What is required » For every line in the data below that contains "rigid", copy the line.

=-=-=-=-=

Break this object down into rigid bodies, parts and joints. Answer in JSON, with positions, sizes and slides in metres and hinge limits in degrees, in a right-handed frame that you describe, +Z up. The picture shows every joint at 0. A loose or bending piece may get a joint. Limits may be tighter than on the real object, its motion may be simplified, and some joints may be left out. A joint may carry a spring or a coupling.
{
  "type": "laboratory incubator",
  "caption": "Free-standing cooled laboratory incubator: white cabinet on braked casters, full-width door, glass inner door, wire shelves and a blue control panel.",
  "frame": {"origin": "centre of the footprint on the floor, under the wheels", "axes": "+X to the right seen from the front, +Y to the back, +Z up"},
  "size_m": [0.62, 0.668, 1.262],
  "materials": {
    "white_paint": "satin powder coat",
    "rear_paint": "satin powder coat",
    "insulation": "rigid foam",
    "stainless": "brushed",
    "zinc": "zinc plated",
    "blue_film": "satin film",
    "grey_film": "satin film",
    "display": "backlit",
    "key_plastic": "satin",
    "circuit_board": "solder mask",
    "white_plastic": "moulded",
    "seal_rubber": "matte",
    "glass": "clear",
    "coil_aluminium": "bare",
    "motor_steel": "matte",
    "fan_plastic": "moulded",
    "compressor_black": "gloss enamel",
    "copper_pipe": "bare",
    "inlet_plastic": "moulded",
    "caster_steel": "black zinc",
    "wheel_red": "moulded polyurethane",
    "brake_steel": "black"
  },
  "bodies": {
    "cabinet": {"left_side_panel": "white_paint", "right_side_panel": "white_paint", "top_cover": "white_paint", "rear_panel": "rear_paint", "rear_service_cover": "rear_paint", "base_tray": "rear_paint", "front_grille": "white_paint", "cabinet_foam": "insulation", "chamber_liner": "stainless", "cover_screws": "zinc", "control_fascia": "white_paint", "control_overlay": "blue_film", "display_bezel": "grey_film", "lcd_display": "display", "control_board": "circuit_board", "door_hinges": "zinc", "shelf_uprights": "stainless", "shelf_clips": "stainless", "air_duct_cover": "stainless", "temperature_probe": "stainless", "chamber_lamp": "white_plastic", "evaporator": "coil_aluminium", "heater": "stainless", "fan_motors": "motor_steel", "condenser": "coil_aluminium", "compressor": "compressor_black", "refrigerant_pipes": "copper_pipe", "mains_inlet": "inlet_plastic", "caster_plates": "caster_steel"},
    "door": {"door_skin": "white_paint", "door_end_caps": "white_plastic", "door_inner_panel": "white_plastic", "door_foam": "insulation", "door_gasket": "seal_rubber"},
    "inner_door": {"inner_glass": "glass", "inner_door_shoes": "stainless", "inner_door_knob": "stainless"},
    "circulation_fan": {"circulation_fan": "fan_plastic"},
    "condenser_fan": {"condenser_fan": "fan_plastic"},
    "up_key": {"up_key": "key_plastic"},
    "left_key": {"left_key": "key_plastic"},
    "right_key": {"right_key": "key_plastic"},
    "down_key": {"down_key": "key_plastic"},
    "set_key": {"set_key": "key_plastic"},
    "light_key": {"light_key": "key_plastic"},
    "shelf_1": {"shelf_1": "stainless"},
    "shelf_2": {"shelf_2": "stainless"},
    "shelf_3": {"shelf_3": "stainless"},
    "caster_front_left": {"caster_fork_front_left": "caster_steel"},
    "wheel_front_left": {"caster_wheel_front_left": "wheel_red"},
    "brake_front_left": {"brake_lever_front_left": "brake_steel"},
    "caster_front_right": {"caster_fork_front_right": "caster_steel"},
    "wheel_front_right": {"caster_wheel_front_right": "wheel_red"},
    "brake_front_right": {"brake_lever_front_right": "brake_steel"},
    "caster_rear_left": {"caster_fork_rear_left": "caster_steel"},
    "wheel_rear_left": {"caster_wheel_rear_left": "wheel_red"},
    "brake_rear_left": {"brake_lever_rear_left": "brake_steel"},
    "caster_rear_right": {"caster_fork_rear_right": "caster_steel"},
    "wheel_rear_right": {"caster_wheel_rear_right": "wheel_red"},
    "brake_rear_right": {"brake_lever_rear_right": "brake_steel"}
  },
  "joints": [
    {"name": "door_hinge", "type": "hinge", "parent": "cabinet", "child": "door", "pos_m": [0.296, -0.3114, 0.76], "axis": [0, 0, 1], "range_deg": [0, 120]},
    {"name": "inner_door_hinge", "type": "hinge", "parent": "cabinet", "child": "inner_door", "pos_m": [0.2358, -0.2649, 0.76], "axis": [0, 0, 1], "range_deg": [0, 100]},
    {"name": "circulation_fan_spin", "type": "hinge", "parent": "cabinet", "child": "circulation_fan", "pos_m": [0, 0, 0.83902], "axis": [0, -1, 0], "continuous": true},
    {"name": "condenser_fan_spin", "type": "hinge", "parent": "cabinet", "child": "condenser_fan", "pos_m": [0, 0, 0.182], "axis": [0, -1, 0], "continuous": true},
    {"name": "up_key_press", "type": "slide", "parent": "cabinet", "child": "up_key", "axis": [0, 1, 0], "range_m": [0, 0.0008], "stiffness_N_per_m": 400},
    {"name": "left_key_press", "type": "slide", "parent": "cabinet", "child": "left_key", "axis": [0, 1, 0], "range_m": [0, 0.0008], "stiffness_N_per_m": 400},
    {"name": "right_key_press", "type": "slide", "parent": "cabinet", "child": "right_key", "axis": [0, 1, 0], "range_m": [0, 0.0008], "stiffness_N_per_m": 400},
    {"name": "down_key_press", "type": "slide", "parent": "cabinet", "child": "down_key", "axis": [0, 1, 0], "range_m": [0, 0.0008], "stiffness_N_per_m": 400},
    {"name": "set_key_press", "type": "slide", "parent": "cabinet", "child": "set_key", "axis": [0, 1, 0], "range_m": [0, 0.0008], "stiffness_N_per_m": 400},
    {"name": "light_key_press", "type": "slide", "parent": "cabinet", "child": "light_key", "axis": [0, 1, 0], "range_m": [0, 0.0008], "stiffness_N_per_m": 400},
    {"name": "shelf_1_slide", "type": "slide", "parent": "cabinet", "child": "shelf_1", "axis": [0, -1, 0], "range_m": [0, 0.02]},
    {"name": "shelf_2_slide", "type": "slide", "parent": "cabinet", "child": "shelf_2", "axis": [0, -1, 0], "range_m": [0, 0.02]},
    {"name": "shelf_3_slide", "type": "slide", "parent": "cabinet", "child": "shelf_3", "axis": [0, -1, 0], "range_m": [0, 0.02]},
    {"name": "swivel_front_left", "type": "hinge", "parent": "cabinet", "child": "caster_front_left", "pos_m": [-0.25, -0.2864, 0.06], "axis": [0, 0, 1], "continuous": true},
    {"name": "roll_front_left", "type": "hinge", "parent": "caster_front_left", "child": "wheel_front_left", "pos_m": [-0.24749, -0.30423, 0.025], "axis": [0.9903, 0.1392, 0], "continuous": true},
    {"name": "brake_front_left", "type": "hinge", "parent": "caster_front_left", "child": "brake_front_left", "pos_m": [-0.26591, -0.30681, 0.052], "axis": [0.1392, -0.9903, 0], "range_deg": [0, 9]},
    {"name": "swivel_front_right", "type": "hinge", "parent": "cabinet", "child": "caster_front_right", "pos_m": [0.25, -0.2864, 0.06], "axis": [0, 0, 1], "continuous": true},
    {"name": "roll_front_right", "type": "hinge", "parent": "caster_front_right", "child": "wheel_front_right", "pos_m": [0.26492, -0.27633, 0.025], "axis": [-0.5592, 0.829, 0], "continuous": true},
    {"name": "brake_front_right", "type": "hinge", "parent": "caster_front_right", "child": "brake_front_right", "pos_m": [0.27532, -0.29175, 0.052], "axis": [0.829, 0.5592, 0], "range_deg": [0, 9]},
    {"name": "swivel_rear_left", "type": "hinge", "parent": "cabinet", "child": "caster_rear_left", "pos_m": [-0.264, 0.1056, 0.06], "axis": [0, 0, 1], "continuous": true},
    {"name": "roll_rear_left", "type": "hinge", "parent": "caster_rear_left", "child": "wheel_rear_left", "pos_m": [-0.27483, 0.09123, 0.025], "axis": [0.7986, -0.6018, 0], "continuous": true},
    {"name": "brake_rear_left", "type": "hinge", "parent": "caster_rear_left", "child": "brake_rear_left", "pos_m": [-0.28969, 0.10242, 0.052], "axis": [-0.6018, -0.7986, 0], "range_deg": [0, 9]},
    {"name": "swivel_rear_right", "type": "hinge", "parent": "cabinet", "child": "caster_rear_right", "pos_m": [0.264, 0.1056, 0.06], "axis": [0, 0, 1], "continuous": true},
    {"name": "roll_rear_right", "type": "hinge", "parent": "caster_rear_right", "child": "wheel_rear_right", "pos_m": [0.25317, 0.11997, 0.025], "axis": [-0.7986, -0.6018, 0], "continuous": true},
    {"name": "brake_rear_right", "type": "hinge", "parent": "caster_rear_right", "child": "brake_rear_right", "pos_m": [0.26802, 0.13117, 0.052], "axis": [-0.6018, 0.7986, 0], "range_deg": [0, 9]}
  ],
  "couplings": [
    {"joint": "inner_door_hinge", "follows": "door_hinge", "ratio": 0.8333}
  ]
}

=-=-=-=-=

Written reply »
Break this object down into rigid bodies, parts and joints. Answer in JSON, with positions, sizes and slides in metres and hinge limits in degrees, in a right-handed frame that you describe, +Z up. The picture shows every joint at 0. A loose or bending piece may get a joint. Limits may be tighter than on the real object, its motion may be simplified, and some joints may be left out. A joint may carry a spring or a coupling.
    "insulation": "rigid foam",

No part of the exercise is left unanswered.